La musique et la lumière
La musique du spectacle sera acoustique, elle viendra principalement du plateau et des objets qui s’y trouveront. La machine à coudre par exemple est un véritable instrument de percussion. Qu’elle soit en fonte ou en plastique, en marche ou à l’arrêt, elle fait différents bruits qui peuvent constituer une mélodie et accompagner la voix par exemple. Si d’autres instruments interviennent, j’aimerais qu’ils soient à cordes, pour rester dans le thème de la couture...
Sur scène il y a déjà une lumière, celle de la machine à coudre. Faible lueur toujours allumée ? La pénombre permet de mettre en valeur le caractère fantomatique.

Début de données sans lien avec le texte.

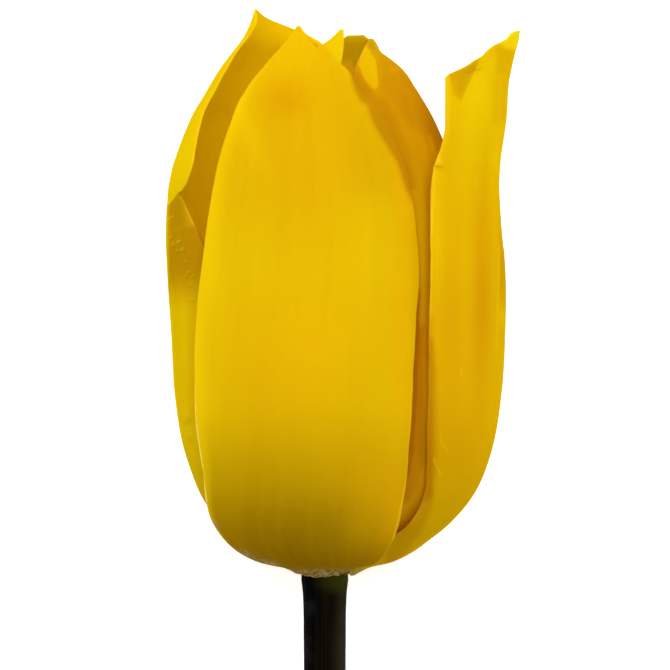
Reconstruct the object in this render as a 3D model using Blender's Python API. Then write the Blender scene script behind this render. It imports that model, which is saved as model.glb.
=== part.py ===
"""A cut tulip lying on its side: three outer and three inner petals round a
pistil and six stamens, on one stem with its receptacle.

The flower is first drawn in a frame of its own, in millimetres: x to the right,
y from the base of the cup towards the tips, z towards the front of the flower.
Directions round the cup are azimuths in degrees, 0 at the front (+z) and 90 at
the right (+x). rest() then lays the flower down: its tips point to +Y, its
front looks up, and it stands on the backs of two outer petals and on the cut
end of the stem. Blender units are metres.
"""

import math

import bmesh
import bpy
import numpy as np
from mathutils import Vector

for leftover in list(bpy.data.objects):
    bpy.data.objects.remove(leftover)

# ---- driving dimensions, millimetres and degrees ----
CUP_LEAN = 1.6  # how far the cup's axis stands to the right of the stem's
CUP_LEAN_BY = 14.0  # height by which it has moved over
PETAL_THICK = 0.7  # along the middle of a petal
PETAL_EDGE = 0.55  # share of that thickness left at the margins
ACROSS = 10  # faces of a petal from margin to margin
LONGEST_FACE = 5.0  # along a petal
STEM_TOP = 3.6  # top of the receptacle above the cup's base
STEM_LENGTH = 112.0  # below the cup's base
STEM_STRAIGHT = 16.0  # length next to the cup that runs on along its axis
STEM_SIDE = 2.5  # how far the cut end strays to the side

PITCH = 5.5  # the tips are raised by this
LIFT = 17.7  # height of the cup's base above the surface
SHIFT_X, SHIFT_Y = -2.29, 17.66  # puts the origin under the middle of the box
LAYER_OUTER = 0.155  # lowest height of the middle of an outer petal's wall
LAYER_INNER = 1.5  # and of an inner one's, which lies on it
SOFTNESS = 0.5  # how gently a wall flattens where it is pressed

# Stations of each petal, from its base to its tip: height, radius of the wall's
# middle, azimuth of the left and of the right margin as seen from outside
# going clockwise from above the tips (small to large), and how far the wall
# stands inwards of that radius at the left margin, middle and right margin.
FRONT = (
    (-0.1, 3.6, -74, 40, 0.0, 0.0, 0.0),
    (0.75, 5.4, -80, 47, 0.0, 0.0, 0.0),
    (1.55, 9.0, -87, 46, 0.0, 0.0, 0.0),
    (3.15, 12.2, -88, 40, 0.0, 0.0, 0.1),
    (6.0, 15.2, -85, 35.7, 0.0, 0.0, 0.2),
    (9.5, 17.5, -77, 31.6, 0.0, 0.0, 0.3),
    (14.3, 19.3, -68, 29.2, 0.1, 0.0, 0.5),
    (20.9, 21.0, -63, 28.4, 0.1, 0.0, 0.7),
    (26.6, 21.7, -60.5, 28.4, 0.1, 0.0, 0.8),
    (34.0, 22.1, -57.5, 29.2, 0.2, 0.0, 1.0),
    (40.5, 22.2, -54.5, 30.5, 0.3, 0.0, 1.2),
    (47.0, 21.8, -52, 30, 0.3, 0.0, 1.3),
    (52.7, 20.9, -51, 28, 0.3, 0.0, 1.4),
    (57.4, 19.65, -50, 25.4, 0.3, 0.0, 1.4),
    (60.0, 18.8, -49, 22.7, 0.3, 0.0, 1.4),
    (61.5, 18.25, -48.5, 20, 0.3, 0.0, 1.35),
    (62.8, 17.7, -48, 16.6, 0.3, 0.0, 1.3),
    (64.4, 16.8, -46.5, 10.8, 0.3, 0.0, 1.1),
    (65.8, 16.0, -45, 8.7, 0.3, 0.0, 1.0),
    (67.3, 14.9, -42, 5.8, 0.25, 0.0, 0.9),
    (68.3, 14.1, -40, 0.8, 0.2, 0.0, 0.8),
    (70.2, 12.55, -35, -7.2, 0.0, 0.0, 0.3),
    (71.3, 11.6, -33, -16.8, 0.0, 0.0, 0.1),
    (72.0, 11.0, -32, -22.5, 0.0, 0.0, 0.0),
    (73.0, 10.15, -31.5, -28.5, 0.0, 0.0, 0.0),
)
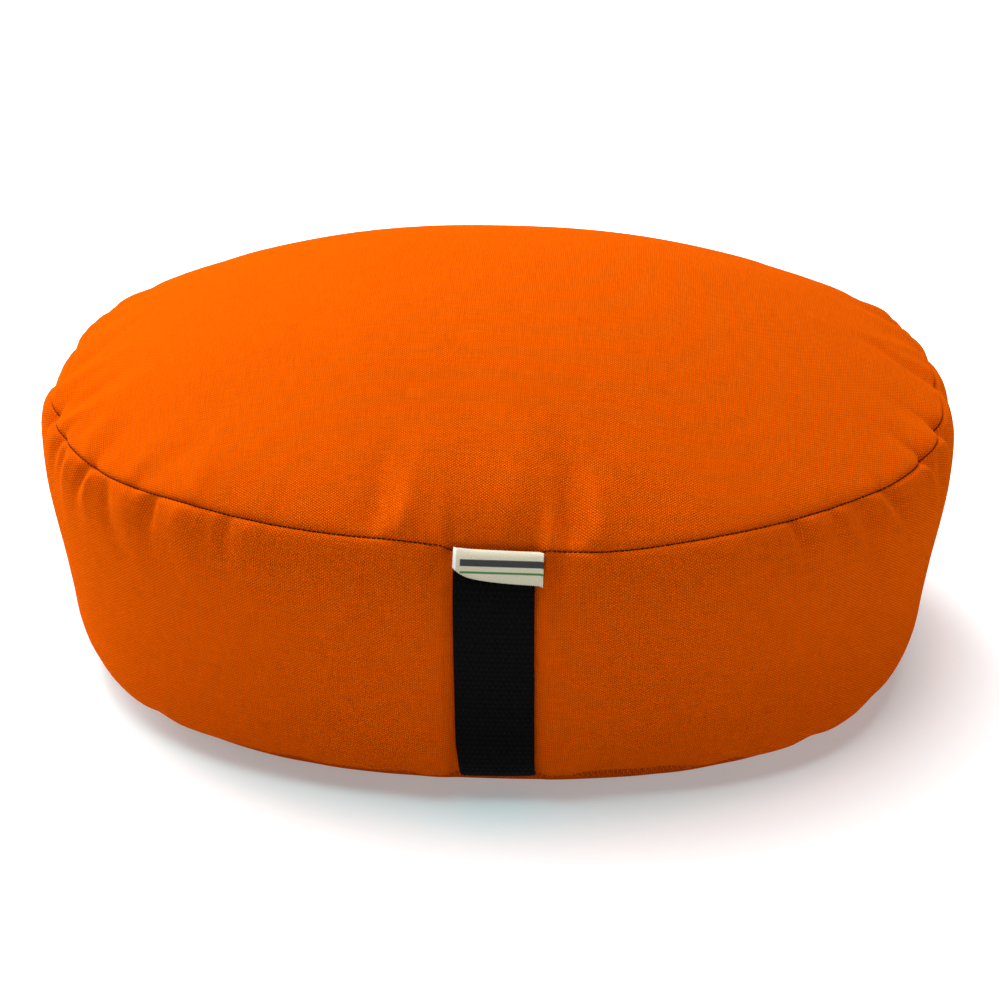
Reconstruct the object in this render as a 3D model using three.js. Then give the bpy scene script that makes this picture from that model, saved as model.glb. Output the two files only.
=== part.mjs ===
// Oval meditation cushion: a canvas top panel, side band and bottom panel sewn round a firm fill,
// with a webbing carry strap and a small woven label let into the seams at the front.
// Millimetres, +Z up. +X runs along the long axis and the front, with the strap, faces -Y.

import * as THREE from 'three';

// The oval of the top seam seen from above. A squareness of 2 would be an ellipse.
const SEAM_HALF_LENGTH = 226;
const SEAM_HALF_DEPTH = 172;
const OVAL_SQUARENESS = 2.28;

// Heights above the surface on which the cushion stands.
const TOP_SEAM_HEIGHT = 149;
const BOTTOM_SEAM_HEIGHT = 8;
const CROWN_RISE = 62;

// Side band from the top seam down to the bottom seam: how far it stands out from the oval.
const BAND_SECTION = [
  { height: 149, out: 0 },
  { height: 142, out: 3.9 },
  { height: 133, out: 7 },
  { height: 118, out: 7.6 },
  { height: 98, out: 5.5 },
  { height: 74, out: 2 },
  { height: 50, out: -1 },
  { height: 30, out: -3.4 },
  { height: 16, out: -9 },
  { height: 8, out: -19 },
];

// Bottom panel from the bottom seam to the rim of the flat on which the cushion stands.
const UNDERSIDE_SECTION = [
  { height: 8, out: -19 },
  { height: 3.2, out: -23.5 },
  { height: 0.9, out: -28 },
  { height: 0, out: -34 },
];

// The top seam isn't level or an exact oval: how far it rises and stands out, round the cushion.
const SEAM_SHIFTS = [
  { angle: -180, lift: 0, out: 0.5 },
  { angle: -170, lift: 0, out: 2.6 },
  { angle: -158, lift: 0, out: 1.6 },
  { angle: -148, lift: 1, out: 0.6 },
  { angle: -135, lift: 4.6, out: 0 },
  { angle: -120, lift: 4.4, out: 0 },
  { angle: -102, lift: 3.6, out: 0 },
  { angle: -92, lift: 2, out: 0 },
  { angle: -80, lift: 1.2, out: 0 },
  { angle: -70, lift: -0.6, out: 0 },
  { angle: -57, lift: 2, out: 0 },
  { angle: -44, lift: 3.2, out: 0 },
  { angle: -34, lift: 2.6, out: 0 },
  { angle: -24, lift: 0, out: 1.2 },
  { angle: -14, lift: 0, out: 2.6 },
  { angle: 0, lift: 0, out: 1.6 },
  { angle: 20, lift: 0, out: 0 },
  { angle: 60, lift: 0, out: 0 },
  { angle: 95, lift: -1.5, out: 0 },
  { angle: 130, lift: 0, out: 0 },
  { angle: 160, lift: 0, out: 0 },
  { angle: 180, lift: 0, out: 0.5 },
];
const SEAM_LIFT_REACH = 42;
const SEAM_OUT_REACH = 12;

// The stitches draw both cloths in along a seam, within a few millimetres of the line.
const SEAM_DRAW = 1.6;
const SEAM_DRAW_REACH = 3.5;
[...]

Je m’interroge sur le fait que les lumières soient seulement issues de sources visibles sur le plateau, cela apporterait du réel sur scène et créerait de l’intime en rappelant la lumière d’un intérieur, comme l’espace d’une chambre.
La place du spect-acteur
Je m’intéresse à cette posture du spect’acteur, entre le spectateur qui est témoin de l’action et l’acteur qui agit, qui apporte une notion d’interactivité avec le contenu. Le spect’acteur peut, s’il le veut être entièrement intégré à l’œuvre au point d’en devenir acteur à la fin. Dans une présentation d’étape de travail de Couture(s) en décembre 2018, j’étais sur scène et je donnais un bout de fil d’une pelote de laine à un spectateur en l’interrogeant sur son rapport à la couture. Le spectateur tenait ensuite son morceau de fil et je lançais la pelote à un autre spectateur en lui posant une nouvelle question, et ainsi de suite jusqu’à former un méli-mélo de fils tendus entre les gens. Ce moment a fédéré le public présent en l’unissant physiquement. J’ai envie de tenter d'autres expériences dans cette voie, en réfléchissant à l'accueil des spectateurs.